At the same time, we of all people should know that victims of crimes against humanity cannot materially rely on international law alone to protect them at the moment of assault.  People under attack need to be defended by armed force.  . . . [Click here for the entire article online.]

As a progressive (or a “liberal,” as I prefer to be called), I know that I’m being controversial in advocating a more aggressive use of military force than most of my ideological kin prefer.  So Larry Bush, my friend who edits Jewish Currents, insisted that the following critique — of an almost automatic left-liberal default against using force — be deleted from my piece.  I ask your forbearance to read it and comment, if you wish:

In case you haven’t guessed, I’m arguing against an absolute rejection of military power as an instrument of foreign policy, now prevalent in the liberal left, even as I acknowledge its limitations.

Liberals were generally untroubled about deploying troops in the past. Although there was some dissent from the left, most liberals rallied around the flag for both World Wars, as well as Korea.  They came to oppose the Vietnam War—but only after it appeared endless and unwinnable following the Tet Offensive of 1968.

I remember this stunning example from my teen years of a liberal picking and choosing his interventions: the historian and Kennedy aide Arthur Schlesinger, Jr. opposed LBJ’s intervention in the Dominican Republic in 1965,* but proposed that the troops of the 101st Airborne Division patrolling Santo Domingo would have served us better if dispatched to South Vietnam!

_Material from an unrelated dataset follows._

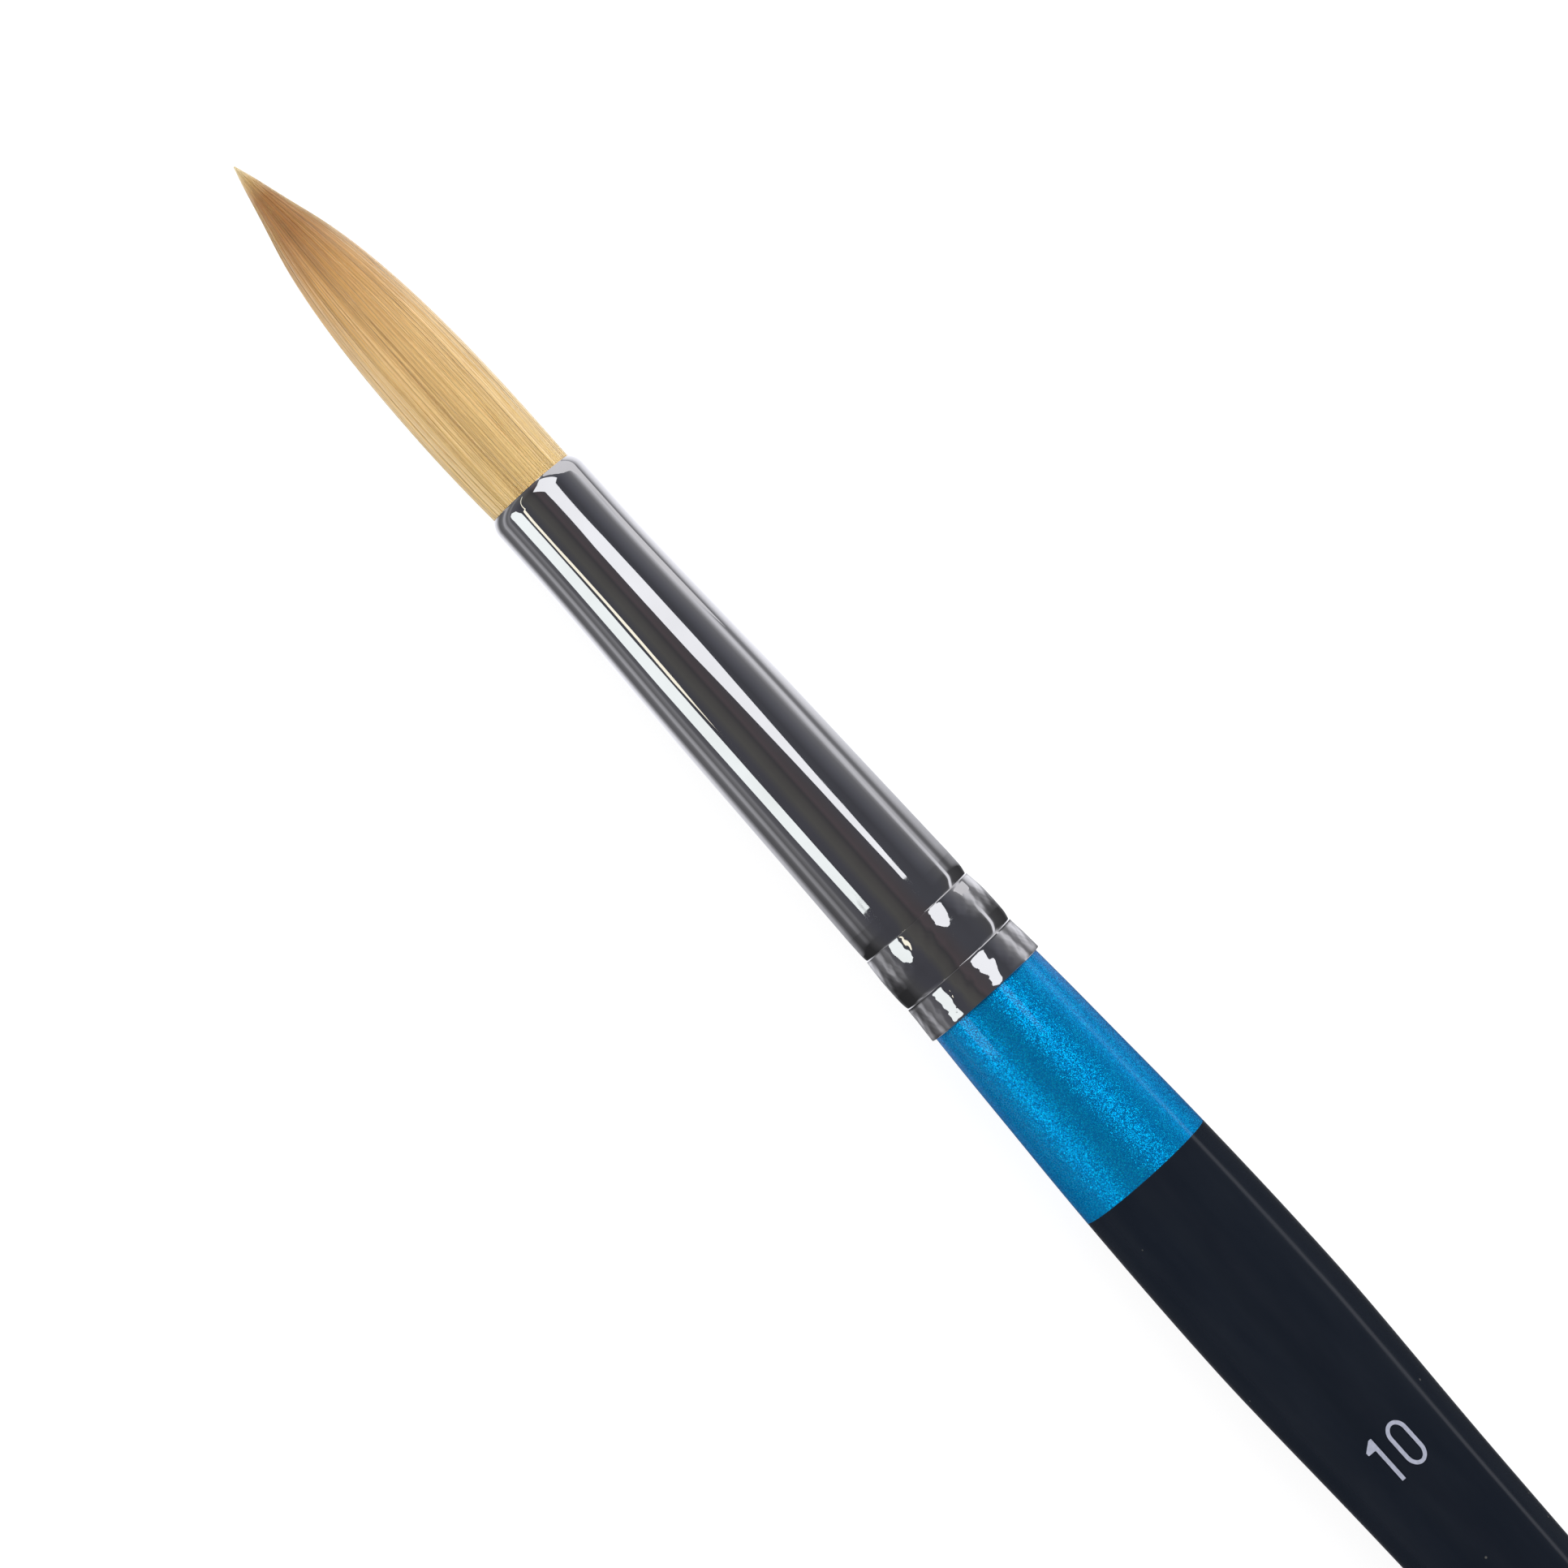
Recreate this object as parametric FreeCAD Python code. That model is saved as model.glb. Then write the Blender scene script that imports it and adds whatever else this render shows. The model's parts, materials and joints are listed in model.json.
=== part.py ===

Only because of the volume of blood spilled, treasure expended and discord sown by the Vietnam experience, did opposition to military action become the default position for liberal Democrats.  The first time this perspective [the ‘default’ anti-war position] struck me as wrong was when most Democrats in Congress opposed George H. W. Bush’s mobilization to expel Saddam Hussein from Kuwait. It seemed like a no-brainer to me that the international community collectively liberate a UN member state from a wholesale occupation by another country. The fact that Bush Sr. organized a broad international coalition (unlike his son in the following decade), with U.N. backing, seemed to be exactly what he should have done.

Yet in the end, he encouraged Iraqis to rise up against Saddam, only to abandon them when Gen. Norman Schwarzkopf permitted Saddam to use helicopter gunships and tanks to kill tens of thousands of Shiites and Kurds. So Bush Sr. was more committed to a superficial notion of international order and to defending strategic sources of oil for the West, than to protecting the human rights of imperiled people.

And I am not in favor of unilateral uses of force that go against a wide international consensus, which is why after being initially sympathetic, I decided against the 2003 invasion of Iraq after the U.N. Security Council voted against.

*I was actually punched by a junior high school chum, exasperated by my reaction at the time that LBJ’s intervention in the D.R. “stinks.” Eventually, both of us — as well as Arthur Schlesinger — (being good liberals) came to oppose U.S. policy in Vietnam. My point being that the correct course of action is not always obvious. 

By | 2015-04-16T06:46:34-04:00 April 16th, 2015|Blog, International Policy|1 Comment

One Comment

  1. Tom Mitchell April 16, 2015 at 2:06 pm - Reply

    Ralph, I agree with you that multilateral humanitarian intervention is usually better than unilateral intervention. But the UN has a bad record in peace making as opposed to peace-keeping missions. The UN has had three major interventions: Korea (1950), Congo (1960), and Somalia (1993). Korea was basically a flag of convenience for an Anglo-American intervention with the support of many other Western and pro-Western governments, similar to the Gulf War. In the Congo the UN mission’s main effect was to end the secession of Katanga but leaving the rest of the country in chaos. In Somalia mission creep led to the failure of the intervention, which admittedly resulted from an emotional gesture by President George Bush in his final days in power. NATO has had a much better record first in limited air strikes in Bosnia in 1994, then in Kosovo in 1999, and finally in Libya, where unfortunately the country has been left in chaos following the downfall of the Kaddafi regime.